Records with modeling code

◆ ◆ ◆ ◆ ◆ ◆ ◆

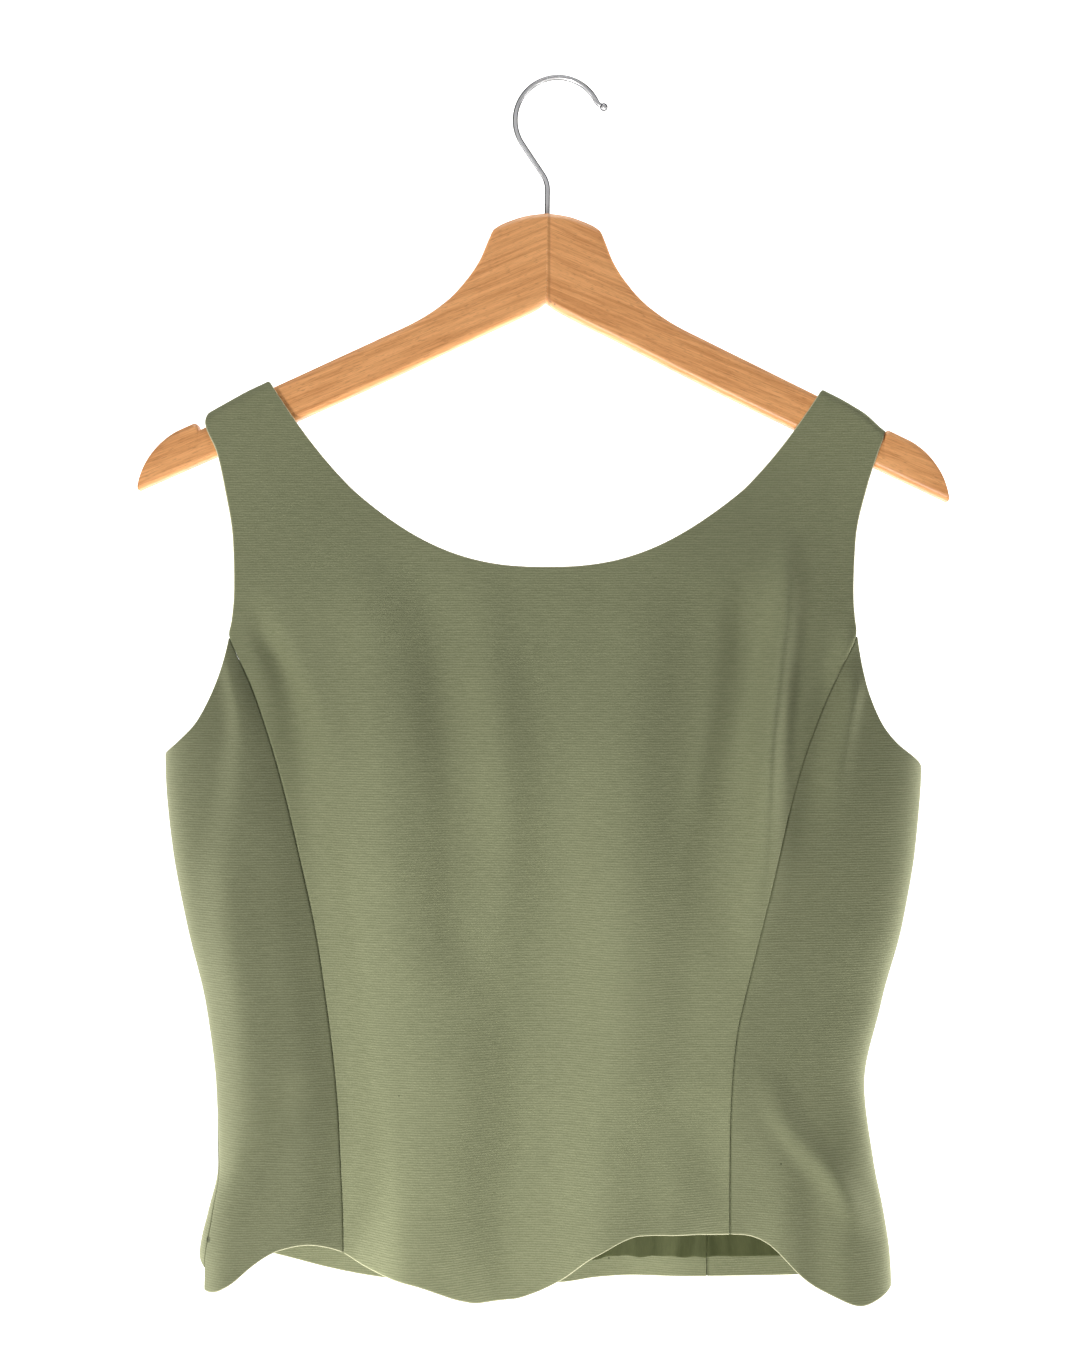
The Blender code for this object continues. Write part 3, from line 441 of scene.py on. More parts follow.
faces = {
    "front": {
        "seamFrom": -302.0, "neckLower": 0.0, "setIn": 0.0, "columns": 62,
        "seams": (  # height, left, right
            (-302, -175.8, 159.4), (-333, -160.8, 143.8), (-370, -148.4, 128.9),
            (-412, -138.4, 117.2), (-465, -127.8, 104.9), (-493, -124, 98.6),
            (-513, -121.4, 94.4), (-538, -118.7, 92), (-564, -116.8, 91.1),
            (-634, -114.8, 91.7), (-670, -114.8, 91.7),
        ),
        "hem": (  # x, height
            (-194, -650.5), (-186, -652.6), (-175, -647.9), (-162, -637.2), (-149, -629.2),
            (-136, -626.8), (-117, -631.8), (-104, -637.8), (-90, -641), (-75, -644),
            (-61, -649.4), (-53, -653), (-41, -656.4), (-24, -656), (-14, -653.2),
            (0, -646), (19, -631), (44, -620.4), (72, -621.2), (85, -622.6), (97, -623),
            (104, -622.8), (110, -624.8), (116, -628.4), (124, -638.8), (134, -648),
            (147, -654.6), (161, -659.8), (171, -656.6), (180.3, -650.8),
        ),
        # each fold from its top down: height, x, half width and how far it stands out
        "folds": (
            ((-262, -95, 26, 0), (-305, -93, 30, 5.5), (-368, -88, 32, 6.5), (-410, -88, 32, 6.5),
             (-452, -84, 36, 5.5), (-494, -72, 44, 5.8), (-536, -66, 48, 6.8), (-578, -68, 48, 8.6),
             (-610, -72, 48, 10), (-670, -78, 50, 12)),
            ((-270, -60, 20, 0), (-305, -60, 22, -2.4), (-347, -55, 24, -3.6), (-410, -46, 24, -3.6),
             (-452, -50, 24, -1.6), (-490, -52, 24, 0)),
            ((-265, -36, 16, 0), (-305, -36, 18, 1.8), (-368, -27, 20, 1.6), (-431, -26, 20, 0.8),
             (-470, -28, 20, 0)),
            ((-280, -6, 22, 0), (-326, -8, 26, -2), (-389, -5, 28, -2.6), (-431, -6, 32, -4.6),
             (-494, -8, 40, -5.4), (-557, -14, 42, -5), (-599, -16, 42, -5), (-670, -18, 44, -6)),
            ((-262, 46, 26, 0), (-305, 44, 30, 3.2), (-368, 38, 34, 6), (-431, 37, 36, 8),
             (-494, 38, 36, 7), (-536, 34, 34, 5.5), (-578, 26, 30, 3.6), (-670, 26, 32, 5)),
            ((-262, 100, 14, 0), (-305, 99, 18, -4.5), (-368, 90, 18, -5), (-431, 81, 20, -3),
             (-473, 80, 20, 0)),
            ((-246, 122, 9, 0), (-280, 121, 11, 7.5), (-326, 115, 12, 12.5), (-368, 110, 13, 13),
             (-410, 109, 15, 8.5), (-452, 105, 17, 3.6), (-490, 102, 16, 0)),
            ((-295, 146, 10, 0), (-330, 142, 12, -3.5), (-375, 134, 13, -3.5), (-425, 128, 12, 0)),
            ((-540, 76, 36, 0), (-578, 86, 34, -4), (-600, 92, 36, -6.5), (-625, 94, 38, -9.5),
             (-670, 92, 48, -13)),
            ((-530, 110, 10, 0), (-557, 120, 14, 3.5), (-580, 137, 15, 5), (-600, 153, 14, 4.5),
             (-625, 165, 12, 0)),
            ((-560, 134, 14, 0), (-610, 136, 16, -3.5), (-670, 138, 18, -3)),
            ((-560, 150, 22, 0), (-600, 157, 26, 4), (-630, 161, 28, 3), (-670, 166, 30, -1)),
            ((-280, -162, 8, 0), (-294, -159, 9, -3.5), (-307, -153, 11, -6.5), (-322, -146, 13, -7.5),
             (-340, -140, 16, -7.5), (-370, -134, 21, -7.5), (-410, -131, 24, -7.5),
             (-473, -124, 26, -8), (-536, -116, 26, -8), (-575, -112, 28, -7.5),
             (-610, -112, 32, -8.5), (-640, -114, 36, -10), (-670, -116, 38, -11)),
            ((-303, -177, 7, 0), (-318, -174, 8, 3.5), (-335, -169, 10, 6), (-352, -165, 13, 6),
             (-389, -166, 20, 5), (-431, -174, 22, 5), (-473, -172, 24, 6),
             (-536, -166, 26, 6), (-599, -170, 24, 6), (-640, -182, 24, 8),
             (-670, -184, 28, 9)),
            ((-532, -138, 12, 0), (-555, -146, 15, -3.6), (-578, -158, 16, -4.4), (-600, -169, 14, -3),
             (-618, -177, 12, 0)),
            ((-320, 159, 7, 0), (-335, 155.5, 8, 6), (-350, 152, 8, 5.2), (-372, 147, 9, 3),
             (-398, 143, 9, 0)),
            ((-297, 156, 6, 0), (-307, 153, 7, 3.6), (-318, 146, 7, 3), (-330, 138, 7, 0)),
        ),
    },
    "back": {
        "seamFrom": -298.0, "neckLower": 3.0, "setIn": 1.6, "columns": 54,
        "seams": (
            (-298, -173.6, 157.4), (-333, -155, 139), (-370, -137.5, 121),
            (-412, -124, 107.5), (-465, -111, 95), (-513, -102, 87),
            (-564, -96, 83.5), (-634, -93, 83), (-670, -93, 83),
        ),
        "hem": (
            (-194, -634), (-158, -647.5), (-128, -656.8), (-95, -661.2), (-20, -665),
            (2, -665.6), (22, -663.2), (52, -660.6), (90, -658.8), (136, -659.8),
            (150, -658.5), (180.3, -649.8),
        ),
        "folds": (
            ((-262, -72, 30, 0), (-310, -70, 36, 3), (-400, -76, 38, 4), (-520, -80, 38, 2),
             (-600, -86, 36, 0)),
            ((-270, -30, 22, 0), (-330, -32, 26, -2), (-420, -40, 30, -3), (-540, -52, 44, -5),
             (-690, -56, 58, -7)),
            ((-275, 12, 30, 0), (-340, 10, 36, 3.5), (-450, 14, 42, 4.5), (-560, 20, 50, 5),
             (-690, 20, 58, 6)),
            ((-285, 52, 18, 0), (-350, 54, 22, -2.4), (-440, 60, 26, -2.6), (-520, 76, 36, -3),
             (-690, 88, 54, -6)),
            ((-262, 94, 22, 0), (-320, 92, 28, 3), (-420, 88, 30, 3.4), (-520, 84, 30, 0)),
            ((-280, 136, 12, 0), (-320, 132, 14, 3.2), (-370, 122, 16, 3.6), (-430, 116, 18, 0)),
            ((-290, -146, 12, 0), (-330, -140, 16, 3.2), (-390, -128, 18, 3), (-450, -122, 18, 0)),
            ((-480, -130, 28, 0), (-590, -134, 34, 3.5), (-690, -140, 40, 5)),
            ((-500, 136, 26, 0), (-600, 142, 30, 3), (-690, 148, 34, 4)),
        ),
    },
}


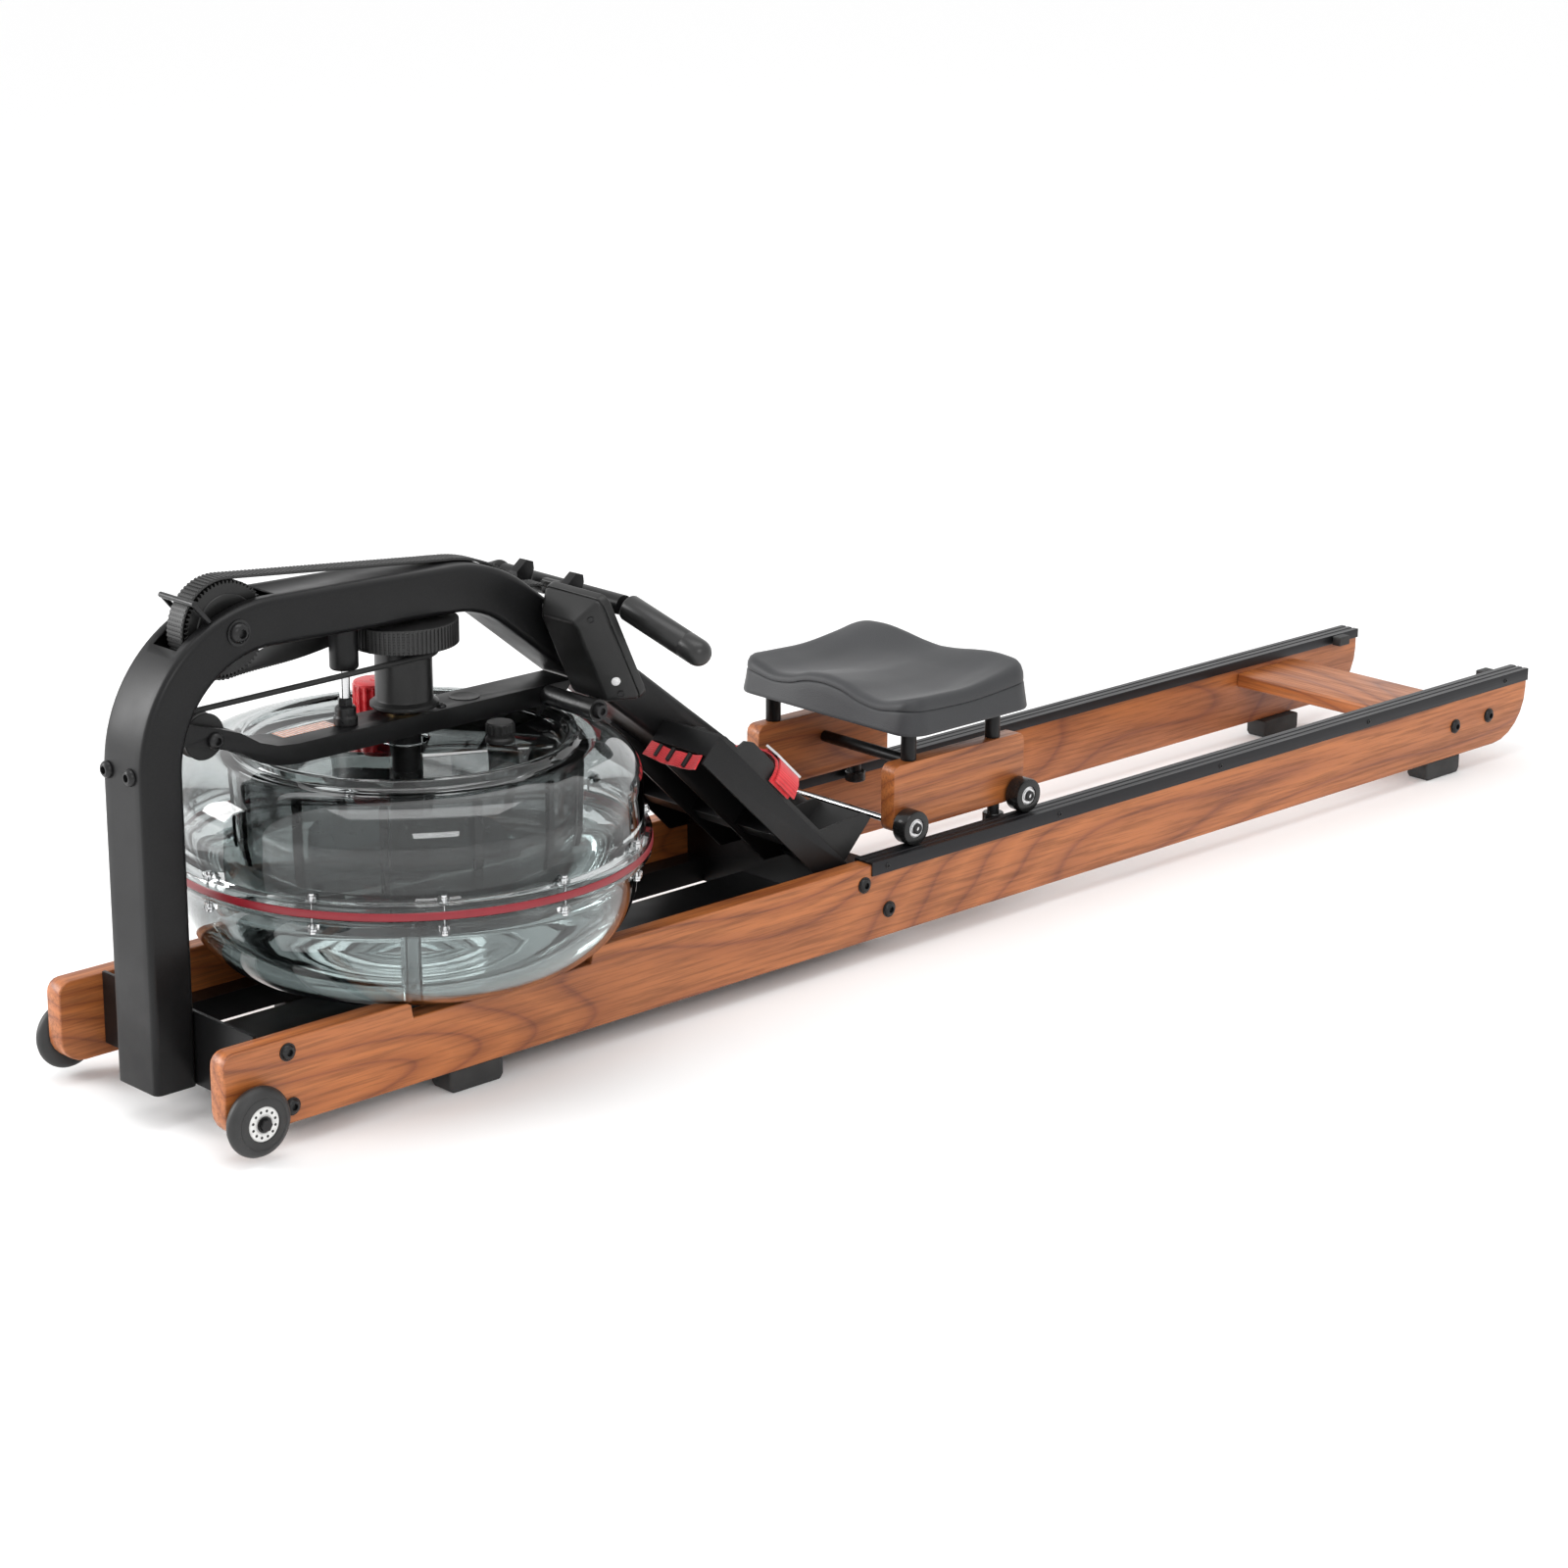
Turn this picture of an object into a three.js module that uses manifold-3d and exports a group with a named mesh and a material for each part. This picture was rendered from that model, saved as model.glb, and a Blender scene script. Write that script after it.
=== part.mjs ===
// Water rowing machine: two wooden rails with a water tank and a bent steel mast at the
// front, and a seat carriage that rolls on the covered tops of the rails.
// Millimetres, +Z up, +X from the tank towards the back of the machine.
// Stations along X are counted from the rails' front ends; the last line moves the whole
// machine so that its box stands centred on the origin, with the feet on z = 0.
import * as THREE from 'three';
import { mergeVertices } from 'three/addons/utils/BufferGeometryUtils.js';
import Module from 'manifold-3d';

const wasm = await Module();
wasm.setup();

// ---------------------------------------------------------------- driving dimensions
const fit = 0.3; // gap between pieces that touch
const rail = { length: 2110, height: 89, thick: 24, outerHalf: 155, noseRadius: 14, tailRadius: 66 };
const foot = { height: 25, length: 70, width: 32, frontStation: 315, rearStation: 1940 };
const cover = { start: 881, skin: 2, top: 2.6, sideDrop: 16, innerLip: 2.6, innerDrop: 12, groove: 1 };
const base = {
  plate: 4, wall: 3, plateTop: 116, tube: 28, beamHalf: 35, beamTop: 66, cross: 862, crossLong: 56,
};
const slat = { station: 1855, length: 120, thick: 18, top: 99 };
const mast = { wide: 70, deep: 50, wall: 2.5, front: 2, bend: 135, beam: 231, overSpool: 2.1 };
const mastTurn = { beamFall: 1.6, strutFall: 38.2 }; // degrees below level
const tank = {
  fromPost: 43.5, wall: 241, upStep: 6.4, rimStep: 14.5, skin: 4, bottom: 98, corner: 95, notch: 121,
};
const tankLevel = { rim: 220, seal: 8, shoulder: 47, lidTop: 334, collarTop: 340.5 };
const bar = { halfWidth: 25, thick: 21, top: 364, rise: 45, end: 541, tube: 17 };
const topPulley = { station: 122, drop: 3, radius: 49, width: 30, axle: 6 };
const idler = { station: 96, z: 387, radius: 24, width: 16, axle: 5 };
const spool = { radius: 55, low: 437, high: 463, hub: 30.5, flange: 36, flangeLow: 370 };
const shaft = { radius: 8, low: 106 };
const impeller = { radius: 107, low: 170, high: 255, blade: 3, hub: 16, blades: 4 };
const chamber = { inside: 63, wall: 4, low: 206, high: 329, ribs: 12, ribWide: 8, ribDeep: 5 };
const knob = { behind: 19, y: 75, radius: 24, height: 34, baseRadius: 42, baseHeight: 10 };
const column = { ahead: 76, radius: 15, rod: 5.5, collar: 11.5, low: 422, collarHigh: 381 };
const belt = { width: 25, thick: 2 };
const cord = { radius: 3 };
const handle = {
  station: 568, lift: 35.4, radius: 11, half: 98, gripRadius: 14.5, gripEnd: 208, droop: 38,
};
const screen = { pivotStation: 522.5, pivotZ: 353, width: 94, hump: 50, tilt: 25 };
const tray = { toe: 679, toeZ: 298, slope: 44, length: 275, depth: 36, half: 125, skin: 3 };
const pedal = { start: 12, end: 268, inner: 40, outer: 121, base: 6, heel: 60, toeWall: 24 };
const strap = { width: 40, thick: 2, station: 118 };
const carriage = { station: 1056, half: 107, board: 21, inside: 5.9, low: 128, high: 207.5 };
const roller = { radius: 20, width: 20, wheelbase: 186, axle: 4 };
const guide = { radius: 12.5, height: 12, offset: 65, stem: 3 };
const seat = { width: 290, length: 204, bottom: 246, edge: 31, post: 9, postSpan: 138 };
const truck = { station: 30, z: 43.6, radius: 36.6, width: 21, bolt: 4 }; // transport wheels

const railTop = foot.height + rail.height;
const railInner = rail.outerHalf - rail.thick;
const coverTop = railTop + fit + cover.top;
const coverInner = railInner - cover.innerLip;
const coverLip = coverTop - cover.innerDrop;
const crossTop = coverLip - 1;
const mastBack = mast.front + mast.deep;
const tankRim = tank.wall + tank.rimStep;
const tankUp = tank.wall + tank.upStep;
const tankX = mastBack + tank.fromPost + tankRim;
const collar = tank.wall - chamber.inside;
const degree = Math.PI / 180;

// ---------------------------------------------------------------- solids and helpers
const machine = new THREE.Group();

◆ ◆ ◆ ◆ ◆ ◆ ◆

Task statement: Locate the lines above that contain "this" and copy them.

Written reply:
The Blender code for this object continues. Write part 3, from line 441 of scene.py on. More parts follow.
Turn this picture of an object into a three.js module that uses manifold-3d and exports a group with a named mesh and a material for each part. This picture was rendered from that model, saved as model.glb, and a Blender scene script. Write that script after it.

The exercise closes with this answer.